Short Dated Inflation Expectations to Rise First

By Howard Simons Apr 28, 2010 7:30 am

But if you're the world's largest debtor, your interests don't lie in seeing inflation fall and drive up the real value of your debt.



If, as suggested yesterday, we have reason to expect TIPS breakevens to decline and if US short-term rates are artificially low, can we learn something from the term structure of the TIPS market about the time-dependence of how and when inflation expectations will change?

Of course; as some might say, it's a market of TIPS, not a TIPS market (it's amazing what is allowed to pass for wisdom on Wall Street. Stocks didn't crash; they gave you a buying opportunity, etc). We can map the real yield on each individual TIPS bond going back to the August 24, 2009 date when three-month dollar rates went below three-month yen rates and established the greenback as the cheapest currency to borrow for purposes of investment and general merrymaking.


Click to enlarge


Please note the time-dependence in this chart.

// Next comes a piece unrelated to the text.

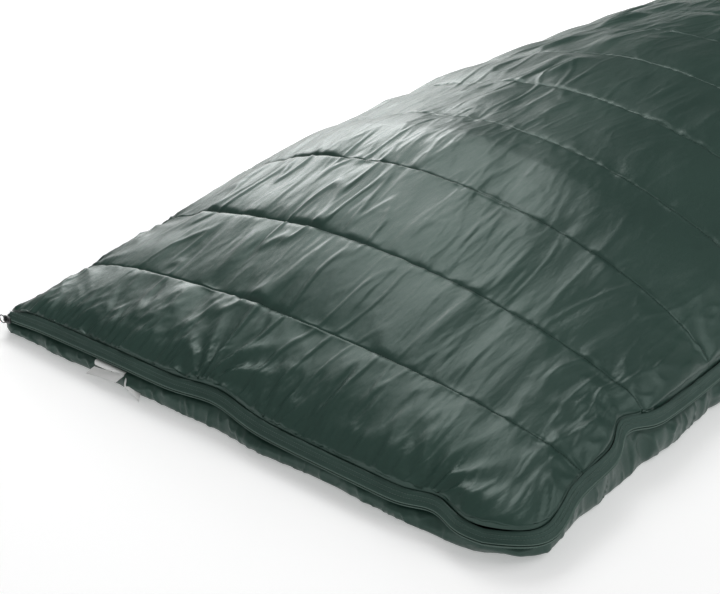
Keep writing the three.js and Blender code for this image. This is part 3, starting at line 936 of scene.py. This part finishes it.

Long-term TIPS yields have been stable, but real yields at the short-end of the curve went negative as early as the end of October 2009. Part of this negative-yield picture is attributable to the threatened loss of the bonds’ accrued inflation index as maturity approached in a low-inflation environment, but much of the negative real yield is attributable to the simple flood of dollars rolling off the printing presses. If there is a better way to demonstrate there is too much free cash available, I am unaware of it.

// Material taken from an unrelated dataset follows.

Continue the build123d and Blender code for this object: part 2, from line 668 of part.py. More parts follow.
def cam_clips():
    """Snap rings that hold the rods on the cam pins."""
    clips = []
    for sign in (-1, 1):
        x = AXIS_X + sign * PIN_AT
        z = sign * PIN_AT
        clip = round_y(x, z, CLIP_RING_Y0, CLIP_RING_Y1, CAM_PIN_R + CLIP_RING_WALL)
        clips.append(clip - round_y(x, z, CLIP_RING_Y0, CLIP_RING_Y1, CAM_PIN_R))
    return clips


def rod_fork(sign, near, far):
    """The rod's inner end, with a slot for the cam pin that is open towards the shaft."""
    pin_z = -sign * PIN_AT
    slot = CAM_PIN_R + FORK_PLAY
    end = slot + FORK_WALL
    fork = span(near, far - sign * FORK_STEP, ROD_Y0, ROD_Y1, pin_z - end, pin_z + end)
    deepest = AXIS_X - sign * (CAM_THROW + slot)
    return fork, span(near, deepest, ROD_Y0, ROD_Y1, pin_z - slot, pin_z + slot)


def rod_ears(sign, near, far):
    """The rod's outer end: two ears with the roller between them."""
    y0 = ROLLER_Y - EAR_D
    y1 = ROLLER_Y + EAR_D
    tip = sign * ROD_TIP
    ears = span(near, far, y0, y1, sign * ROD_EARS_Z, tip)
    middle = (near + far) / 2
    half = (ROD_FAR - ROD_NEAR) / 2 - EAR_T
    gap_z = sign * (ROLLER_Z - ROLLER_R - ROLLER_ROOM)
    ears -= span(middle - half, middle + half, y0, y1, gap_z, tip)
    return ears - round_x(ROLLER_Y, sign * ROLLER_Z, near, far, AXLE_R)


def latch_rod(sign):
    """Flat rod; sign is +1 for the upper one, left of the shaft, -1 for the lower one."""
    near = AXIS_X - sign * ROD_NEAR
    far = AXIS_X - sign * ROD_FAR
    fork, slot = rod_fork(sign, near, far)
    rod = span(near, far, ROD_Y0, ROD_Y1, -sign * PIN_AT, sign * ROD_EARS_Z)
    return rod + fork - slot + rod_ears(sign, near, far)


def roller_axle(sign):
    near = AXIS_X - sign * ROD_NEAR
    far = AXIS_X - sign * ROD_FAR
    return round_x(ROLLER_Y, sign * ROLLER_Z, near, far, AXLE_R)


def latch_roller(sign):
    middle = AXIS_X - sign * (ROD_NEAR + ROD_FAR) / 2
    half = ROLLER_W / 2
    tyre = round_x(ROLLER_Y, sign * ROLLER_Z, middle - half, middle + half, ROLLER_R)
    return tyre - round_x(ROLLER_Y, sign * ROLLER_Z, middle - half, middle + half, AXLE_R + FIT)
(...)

The negative real returns on cash and the stable long-term yields have created a very favorable environment for the aforementioned merrymaking in risky assets. While we have moved past the point of debate as to whether the economy is in a full-bore recovery, this artificially steep yield curve for real rates has been behind the sense of unease many investors have about the rally being built on a house of cards.

Expectations


If we now shift from a real-rate map to an inflation breakeven map using generic two-, five-, 10-, 20-, and 30-year TIPS breakevens, we see another strongly time-dependent pattern. The seldom-examined 30-year breakeven has increased by almost 40 basis points since last August, but the 10- and 20-year breakevens have increased by only a trivial amount. The real action, once again, is at the short end of the yield curve. The five- and especially the two-year breakeven rates have shot higher as the flood of money coming into the banking system has burst over the levees -- see those negative real yields above -- and is threatening to push inflation higher over the next two to five years.

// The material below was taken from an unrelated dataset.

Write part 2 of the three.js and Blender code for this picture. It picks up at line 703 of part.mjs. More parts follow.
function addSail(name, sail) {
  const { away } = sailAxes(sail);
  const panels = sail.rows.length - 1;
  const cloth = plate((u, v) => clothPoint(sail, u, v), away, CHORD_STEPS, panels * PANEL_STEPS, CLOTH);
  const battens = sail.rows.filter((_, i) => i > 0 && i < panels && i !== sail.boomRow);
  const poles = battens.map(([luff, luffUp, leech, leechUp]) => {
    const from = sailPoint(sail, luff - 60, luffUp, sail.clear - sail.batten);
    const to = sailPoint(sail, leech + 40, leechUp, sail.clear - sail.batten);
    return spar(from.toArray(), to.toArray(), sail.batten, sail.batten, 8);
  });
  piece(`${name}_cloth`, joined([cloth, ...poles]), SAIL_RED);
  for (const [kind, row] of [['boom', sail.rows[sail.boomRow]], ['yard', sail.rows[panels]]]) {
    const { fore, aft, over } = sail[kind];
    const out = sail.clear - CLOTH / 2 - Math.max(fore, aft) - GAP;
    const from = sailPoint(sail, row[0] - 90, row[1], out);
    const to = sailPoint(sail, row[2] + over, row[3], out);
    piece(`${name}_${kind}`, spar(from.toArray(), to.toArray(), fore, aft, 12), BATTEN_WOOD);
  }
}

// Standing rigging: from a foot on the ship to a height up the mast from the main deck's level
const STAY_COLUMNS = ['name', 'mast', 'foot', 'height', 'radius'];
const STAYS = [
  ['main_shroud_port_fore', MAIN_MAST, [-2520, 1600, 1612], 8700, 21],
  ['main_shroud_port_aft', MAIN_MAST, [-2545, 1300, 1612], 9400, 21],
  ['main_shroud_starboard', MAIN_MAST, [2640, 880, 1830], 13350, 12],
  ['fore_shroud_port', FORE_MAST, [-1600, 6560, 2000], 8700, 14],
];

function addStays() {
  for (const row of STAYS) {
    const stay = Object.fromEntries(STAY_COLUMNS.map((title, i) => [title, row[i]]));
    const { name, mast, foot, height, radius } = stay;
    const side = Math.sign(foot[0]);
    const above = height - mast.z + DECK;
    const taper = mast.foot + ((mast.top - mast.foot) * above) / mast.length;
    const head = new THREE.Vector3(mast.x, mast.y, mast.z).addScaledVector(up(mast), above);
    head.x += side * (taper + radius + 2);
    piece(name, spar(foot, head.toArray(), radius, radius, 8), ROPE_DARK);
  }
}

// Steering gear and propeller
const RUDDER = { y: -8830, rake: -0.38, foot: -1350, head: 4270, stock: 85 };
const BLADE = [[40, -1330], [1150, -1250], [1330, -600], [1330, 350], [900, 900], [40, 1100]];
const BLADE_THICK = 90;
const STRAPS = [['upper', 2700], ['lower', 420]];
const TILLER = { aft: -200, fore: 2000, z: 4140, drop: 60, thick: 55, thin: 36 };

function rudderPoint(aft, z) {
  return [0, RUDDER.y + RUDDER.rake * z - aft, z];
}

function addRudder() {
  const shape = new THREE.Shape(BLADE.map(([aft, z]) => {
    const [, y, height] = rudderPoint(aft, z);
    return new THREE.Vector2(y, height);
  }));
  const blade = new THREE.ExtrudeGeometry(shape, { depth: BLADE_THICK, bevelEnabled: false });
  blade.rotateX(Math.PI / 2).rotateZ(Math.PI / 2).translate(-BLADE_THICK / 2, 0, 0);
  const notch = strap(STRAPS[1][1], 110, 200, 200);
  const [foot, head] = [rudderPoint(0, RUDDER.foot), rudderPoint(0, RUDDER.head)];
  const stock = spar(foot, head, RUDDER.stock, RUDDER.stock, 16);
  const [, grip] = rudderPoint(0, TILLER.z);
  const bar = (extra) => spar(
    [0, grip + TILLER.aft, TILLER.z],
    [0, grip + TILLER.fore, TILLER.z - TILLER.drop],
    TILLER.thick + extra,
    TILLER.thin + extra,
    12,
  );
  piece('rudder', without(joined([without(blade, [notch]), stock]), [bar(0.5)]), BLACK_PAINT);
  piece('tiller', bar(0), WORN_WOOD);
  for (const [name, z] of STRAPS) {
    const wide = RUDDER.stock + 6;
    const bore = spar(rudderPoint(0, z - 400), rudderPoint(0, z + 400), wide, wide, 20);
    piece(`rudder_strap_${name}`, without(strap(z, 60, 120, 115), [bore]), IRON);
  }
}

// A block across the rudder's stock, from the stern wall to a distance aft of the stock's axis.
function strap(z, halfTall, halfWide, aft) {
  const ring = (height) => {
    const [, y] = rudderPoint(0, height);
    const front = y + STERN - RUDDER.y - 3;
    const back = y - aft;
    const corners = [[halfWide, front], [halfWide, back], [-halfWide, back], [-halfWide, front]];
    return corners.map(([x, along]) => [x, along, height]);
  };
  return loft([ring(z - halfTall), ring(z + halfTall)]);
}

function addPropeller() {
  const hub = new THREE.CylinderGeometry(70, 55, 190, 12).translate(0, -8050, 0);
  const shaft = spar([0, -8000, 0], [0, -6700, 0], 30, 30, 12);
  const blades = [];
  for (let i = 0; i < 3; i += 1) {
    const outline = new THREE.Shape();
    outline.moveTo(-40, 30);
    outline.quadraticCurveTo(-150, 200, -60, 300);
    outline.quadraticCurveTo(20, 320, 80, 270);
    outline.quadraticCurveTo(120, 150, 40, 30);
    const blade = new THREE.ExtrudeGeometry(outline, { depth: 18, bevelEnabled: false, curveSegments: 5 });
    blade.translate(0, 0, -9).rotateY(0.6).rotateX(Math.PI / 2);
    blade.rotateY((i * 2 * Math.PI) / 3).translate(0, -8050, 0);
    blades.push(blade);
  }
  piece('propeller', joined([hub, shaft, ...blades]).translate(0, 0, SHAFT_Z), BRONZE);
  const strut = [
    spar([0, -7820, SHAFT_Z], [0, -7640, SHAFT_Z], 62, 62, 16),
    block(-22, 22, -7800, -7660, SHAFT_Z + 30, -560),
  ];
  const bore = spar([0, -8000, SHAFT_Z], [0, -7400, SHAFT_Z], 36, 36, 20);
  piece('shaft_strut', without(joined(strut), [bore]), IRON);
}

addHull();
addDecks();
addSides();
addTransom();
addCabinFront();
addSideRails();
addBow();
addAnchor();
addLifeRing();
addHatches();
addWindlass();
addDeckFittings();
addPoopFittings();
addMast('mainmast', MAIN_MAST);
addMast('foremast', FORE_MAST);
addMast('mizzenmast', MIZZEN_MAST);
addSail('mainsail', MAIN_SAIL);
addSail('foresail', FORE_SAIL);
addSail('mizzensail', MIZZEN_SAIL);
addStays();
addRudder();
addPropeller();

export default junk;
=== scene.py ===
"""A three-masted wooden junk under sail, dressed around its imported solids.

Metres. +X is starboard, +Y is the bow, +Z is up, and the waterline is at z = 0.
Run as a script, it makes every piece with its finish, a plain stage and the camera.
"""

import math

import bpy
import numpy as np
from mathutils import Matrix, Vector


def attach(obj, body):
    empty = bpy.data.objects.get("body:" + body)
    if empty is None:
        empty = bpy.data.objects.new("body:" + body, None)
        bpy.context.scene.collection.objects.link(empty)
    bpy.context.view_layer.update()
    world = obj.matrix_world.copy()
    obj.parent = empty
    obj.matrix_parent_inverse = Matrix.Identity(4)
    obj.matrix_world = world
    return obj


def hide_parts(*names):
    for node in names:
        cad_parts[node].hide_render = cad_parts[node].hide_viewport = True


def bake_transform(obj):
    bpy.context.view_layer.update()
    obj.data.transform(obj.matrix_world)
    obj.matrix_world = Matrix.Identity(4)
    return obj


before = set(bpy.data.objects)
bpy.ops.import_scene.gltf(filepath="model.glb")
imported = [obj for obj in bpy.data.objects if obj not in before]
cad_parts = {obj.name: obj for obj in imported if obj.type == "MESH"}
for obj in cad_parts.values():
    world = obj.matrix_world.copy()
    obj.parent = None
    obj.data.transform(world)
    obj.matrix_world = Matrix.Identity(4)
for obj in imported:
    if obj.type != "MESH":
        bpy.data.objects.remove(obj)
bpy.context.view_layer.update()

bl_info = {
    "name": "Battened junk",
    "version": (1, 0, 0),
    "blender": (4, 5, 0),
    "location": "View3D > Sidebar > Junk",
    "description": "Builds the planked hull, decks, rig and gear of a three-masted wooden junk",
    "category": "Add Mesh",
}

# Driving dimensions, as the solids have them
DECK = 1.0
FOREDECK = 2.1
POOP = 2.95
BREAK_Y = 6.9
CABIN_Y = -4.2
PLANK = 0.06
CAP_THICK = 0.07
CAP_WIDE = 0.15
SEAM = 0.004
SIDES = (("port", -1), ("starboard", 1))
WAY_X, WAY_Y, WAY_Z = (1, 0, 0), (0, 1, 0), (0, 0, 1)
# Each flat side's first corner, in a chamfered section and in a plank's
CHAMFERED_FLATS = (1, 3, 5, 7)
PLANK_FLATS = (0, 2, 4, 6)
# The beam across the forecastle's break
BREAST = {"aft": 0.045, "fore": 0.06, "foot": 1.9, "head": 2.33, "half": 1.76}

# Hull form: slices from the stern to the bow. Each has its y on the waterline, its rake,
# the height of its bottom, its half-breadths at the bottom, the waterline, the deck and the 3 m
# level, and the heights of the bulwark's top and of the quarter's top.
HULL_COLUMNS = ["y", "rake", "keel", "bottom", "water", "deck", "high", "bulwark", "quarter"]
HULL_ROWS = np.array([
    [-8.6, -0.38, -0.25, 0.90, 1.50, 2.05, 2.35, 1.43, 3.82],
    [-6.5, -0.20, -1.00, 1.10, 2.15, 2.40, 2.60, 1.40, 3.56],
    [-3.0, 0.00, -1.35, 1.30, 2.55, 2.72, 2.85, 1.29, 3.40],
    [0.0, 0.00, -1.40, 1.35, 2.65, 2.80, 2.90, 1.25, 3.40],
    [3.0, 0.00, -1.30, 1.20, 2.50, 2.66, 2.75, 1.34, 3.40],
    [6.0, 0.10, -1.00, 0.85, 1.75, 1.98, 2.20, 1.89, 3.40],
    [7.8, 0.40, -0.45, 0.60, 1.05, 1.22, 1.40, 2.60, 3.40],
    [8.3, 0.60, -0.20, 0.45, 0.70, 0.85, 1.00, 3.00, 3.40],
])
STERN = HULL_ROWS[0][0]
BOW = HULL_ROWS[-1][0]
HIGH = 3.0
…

That is the bad news. The good news goes to the merrymakers once again: As there is no evidence yet of the monetary taps being turned off, the real returns on cash will remain negative and that will drive money out along the risk and maturity curves. Short-term inflation expectations will rise, but outside of a few financial writers and other assorted dyspeptic scolds, who cares? Remember, if you are the world’s largest debtor, your interests do not lie in seeing inflation fall and drive up the real value of your debt.